**EXERCISE:** Which lines hold the word "empty"? Copy each one.

-- START --

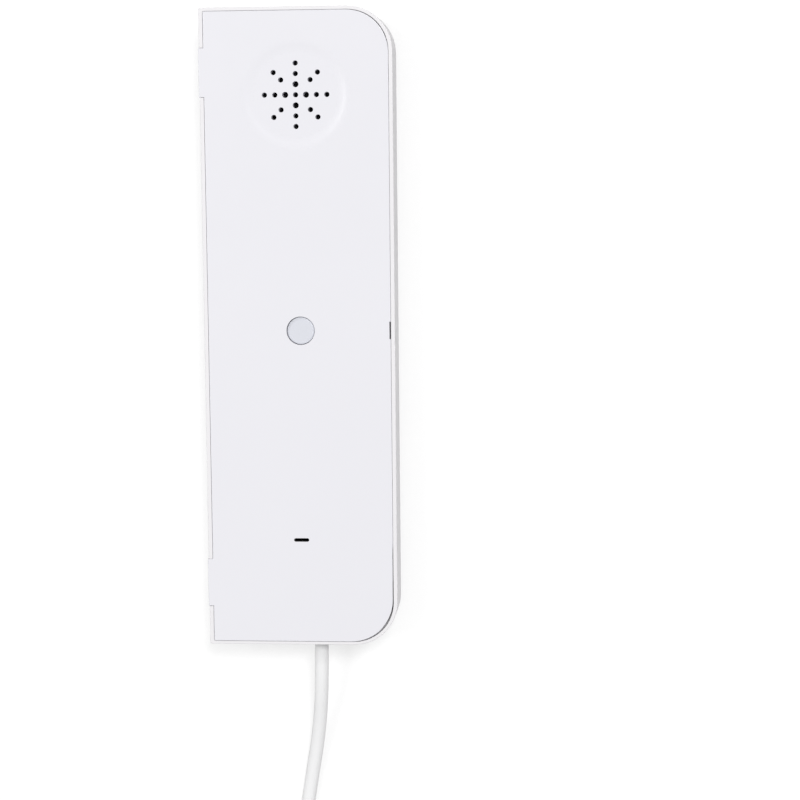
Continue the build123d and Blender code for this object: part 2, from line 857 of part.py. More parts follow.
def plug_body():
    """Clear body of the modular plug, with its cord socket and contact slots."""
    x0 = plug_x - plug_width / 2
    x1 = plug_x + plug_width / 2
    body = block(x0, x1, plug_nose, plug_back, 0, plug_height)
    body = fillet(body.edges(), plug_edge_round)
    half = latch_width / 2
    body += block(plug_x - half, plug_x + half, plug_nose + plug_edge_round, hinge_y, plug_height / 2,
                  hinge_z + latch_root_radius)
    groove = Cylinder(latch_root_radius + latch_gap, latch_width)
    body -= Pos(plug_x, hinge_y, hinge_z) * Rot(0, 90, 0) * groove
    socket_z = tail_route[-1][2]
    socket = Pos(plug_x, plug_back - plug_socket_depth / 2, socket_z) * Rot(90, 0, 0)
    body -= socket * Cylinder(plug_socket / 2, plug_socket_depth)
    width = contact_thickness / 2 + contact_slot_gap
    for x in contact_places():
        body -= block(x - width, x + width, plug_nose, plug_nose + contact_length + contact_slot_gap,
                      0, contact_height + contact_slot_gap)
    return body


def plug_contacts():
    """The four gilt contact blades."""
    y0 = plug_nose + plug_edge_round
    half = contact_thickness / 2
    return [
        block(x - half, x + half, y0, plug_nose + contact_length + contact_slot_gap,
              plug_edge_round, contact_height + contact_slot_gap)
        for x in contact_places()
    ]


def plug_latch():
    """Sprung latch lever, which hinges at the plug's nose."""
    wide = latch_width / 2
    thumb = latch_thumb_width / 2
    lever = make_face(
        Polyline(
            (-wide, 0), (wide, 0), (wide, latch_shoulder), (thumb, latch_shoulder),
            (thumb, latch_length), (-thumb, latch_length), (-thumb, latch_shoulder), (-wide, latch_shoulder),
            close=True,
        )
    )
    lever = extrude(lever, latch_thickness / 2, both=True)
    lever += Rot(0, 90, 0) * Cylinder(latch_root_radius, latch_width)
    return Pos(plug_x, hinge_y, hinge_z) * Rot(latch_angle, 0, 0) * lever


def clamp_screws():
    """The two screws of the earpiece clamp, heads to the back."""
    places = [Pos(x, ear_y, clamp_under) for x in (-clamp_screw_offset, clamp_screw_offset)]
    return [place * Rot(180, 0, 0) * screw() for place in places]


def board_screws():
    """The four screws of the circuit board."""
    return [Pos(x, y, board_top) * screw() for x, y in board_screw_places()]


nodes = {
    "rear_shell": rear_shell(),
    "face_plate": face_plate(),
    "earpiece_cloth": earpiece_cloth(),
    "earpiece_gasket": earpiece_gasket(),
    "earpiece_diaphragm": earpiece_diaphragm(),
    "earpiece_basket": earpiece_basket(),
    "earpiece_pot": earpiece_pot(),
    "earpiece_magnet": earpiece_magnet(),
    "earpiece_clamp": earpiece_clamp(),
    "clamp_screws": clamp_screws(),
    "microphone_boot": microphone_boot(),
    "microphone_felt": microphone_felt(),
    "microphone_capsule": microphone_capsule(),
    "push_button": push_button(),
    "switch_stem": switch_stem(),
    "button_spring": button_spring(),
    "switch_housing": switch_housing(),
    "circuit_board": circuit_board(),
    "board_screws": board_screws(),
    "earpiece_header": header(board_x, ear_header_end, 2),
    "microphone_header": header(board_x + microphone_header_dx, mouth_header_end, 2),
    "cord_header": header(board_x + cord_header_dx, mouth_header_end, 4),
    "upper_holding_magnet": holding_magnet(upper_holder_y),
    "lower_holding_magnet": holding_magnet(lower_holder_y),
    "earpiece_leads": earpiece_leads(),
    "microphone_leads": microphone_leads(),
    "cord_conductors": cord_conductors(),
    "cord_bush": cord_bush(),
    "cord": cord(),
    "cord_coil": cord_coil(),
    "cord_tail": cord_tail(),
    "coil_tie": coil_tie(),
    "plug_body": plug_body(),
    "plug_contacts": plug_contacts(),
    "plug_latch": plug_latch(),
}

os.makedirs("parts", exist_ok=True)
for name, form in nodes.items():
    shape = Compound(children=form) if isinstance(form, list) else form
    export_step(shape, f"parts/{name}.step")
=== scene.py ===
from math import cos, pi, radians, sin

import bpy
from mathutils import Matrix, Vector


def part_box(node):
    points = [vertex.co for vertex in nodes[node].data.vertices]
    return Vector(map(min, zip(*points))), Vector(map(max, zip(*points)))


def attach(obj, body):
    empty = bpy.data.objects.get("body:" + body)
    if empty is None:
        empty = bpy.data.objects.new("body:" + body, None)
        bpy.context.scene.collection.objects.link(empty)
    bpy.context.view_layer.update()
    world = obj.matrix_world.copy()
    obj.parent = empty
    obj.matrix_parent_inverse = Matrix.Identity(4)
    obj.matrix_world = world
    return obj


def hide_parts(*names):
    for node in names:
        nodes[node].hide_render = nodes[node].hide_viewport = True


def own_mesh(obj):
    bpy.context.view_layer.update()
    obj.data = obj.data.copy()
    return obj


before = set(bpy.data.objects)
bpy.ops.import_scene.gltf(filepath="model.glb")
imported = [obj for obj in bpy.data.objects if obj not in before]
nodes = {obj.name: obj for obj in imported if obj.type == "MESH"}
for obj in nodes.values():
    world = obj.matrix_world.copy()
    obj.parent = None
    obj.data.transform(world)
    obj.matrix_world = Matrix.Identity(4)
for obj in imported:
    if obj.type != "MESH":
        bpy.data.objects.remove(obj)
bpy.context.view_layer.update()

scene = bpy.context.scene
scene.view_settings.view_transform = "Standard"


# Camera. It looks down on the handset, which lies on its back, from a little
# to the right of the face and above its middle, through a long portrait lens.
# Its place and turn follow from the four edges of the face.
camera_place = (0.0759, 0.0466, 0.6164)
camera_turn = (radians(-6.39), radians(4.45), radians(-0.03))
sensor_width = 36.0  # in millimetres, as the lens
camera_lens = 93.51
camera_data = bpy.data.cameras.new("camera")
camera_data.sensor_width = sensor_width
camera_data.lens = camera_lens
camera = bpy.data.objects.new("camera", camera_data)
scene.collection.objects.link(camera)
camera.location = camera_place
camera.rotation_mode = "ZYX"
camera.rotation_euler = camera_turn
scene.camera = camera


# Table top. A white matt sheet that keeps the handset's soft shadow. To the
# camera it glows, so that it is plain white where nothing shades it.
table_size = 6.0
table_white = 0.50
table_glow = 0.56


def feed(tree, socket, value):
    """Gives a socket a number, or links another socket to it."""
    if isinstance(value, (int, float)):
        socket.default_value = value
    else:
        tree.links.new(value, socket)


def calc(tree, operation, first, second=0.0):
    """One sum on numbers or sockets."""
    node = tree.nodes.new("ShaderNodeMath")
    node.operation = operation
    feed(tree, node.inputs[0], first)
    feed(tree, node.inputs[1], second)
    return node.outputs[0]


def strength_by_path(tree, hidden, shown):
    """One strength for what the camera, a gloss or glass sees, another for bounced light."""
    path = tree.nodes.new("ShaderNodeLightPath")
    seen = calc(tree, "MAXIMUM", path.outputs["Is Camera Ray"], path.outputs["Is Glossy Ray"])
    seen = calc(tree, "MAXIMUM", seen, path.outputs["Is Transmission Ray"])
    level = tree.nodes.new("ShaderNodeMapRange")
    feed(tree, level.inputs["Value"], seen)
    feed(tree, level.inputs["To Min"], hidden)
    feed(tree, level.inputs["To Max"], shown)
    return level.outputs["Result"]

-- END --

**OUTPUT OF THE TASK:**
    empty = bpy.data.objects.get("body:" + body)
    if empty is None:
        empty = bpy.data.objects.new("body:" + body, None)
        bpy.context.scene.collection.objects.link(empty)
    obj.parent = empty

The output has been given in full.